Para que a participação da Colômbia no bloco possa acontecer, Bressan ressalta que será necessário um “empurrão” do Brasil, destacando o protagonismo do país na discussão.
Mercosul-BRICS: uma parceria alternativa?
De acordo com Bressan, pode haver essa possibilidade, assim como é pensado o acordo entre o Mercosul e a União Europeia.
“O BRICS poderia, por exemplo, fazer um acordo com o Mercosul. Talvez não houvesse interesse de todos os países do Mercosul em entrar no BRICS, mas uma aliança entre as duas iniciativas pode ser mais fácil e trazer prosperidade a curto ou a médio prazo.”
A possibilidade, inclusive, é vista pela professora como uma forma mais factível e menos burocrática do que uma aglutinação de cada país. “Eu acho que é mais fácil que os blocos executem acordos em peso com o BRICS”, resume. Bressan acrescenta que, com Dilma na presidência do Banco do BRICS e o empenho do Brasil no bloco, isso pode trazer fôlego para que os acordos entre o BRICS e o Mercosul possam acontecer.
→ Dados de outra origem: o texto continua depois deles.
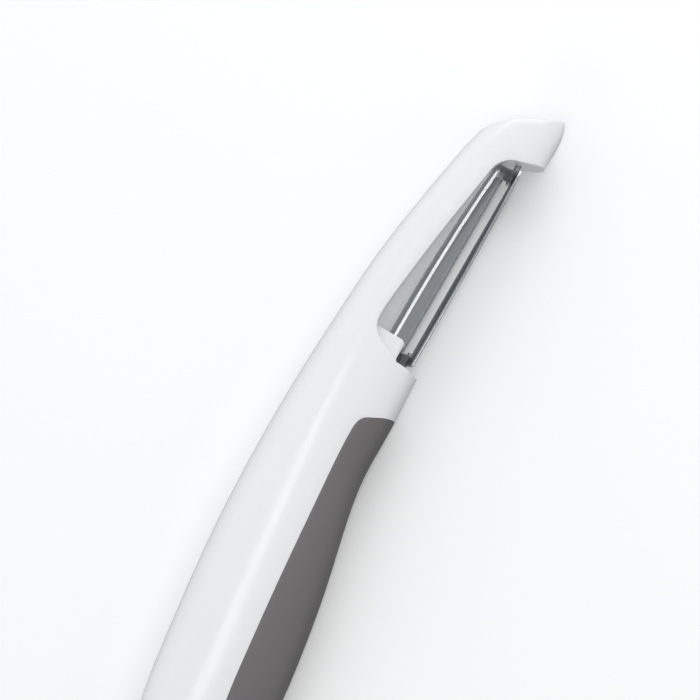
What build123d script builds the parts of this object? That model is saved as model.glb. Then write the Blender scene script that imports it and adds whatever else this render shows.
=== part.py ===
from build123d import *
import math
import os

# Side peeler: a white moulded body with a spine, a hooked nose and an inlaid soft grip,
# and a steel blade that swivels between the hook and the mouth of the handle.
# The long axis is X, towards the nose. The origin is the centre of the hanging hole,
# on the middle plane of the body. +Y is the side of the spine, +Z is the front.

# Driving sizes of the body, in millimetres
handle_length = 112.0
head_length = 70.5
butt_reach = 12.5
body_width = 31.0
body_thickness = 19.5
pivot_offset = 3.0
wall = 2.4
overrun = 5.0

# Sections of the body. Each row holds the place from the shoulder, the back edge and
# the belly edge from the pivot line, the crest, and the half thickness. Places are
# shares of handle_length or head_length, the edges and the crest are shares of
# body_width, and the half thickness is a share of body_thickness.
handle_section_shares = [
    (-1.000, 0.380, 0.462, 0.00, 0.380),
    (-0.900, 0.455, 0.488, 0.05, 0.425),
    (-0.770, 0.532, 0.478, 0.10, 0.468),
    (-0.625, 0.595, 0.415, 0.17, 0.492),
    (-0.490, 0.640, 0.330, 0.23, 0.500),
    (-0.375, 0.662, 0.238, 0.28, 0.492),
    (-0.250, 0.672, 0.165, 0.33, 0.474),
    (-0.125, 0.667, 0.158, 0.37, 0.447),
    (-0.020, 0.652, 0.140, 0.40, 0.418),
]
head_section_shares = [
    (0.142, 0.632, 0.150, 0.42, 0.378),
    (0.340, 0.594, 0.168, 0.41, 0.348),
    (0.510, 0.538, 0.182, 0.36, 0.330),
    (0.680, 0.473, 0.195, 0.28, 0.320),
    (0.820, 0.405, 0.200, 0.20, 0.308),
    (1.060, 0.280, 0.215, 0.08, 0.210),
]
butt_steps = 5
butt_first_angle = 14
squareness = 2.6
section_steps = 20

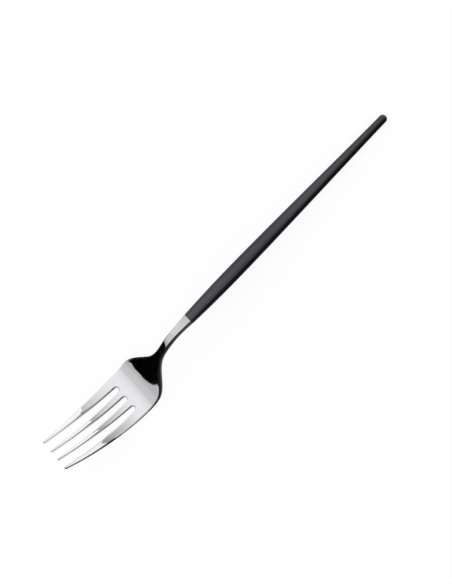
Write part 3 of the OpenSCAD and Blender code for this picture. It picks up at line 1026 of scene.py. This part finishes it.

BRICS: quais são os critérios de entrada?
Garcia explica que importância geopolítica, localização, potencial de produção de energia e industrialização são vistos como critérios potenciais para pleitear uma vaga no bloco. Entretanto, não são necessariamente eliminatórios. Para a professora, além do consenso, os países fundadores têm outras “cartas na manga” na avaliação econômica que são importantes.
O fator preponderante para compor o BRICS, de toda forma, é a “questão político-ideológica”, avalia. “Os países que integram o BRICS são aqueles que não têm amarras ou compromissos muito fechados com os países ocidentais ou com os [a falta de] valores deles“, completa.
Ou seja, o contraponto ao posicionamento dos países do “Norte Global” é uma posição muito clara. “Isso ficou muito evidente quando o Brasil, sendo um dos países fundadores do BRICS, no momento da guerra da Ucrânia, preferiu não se posicionar e foi muito criticado pela Europa e pelos EUA”, acrescenta Bressan, apontando a sinergia política como fundamental para o funcionamento do bloco e a possível entrada de novos membros.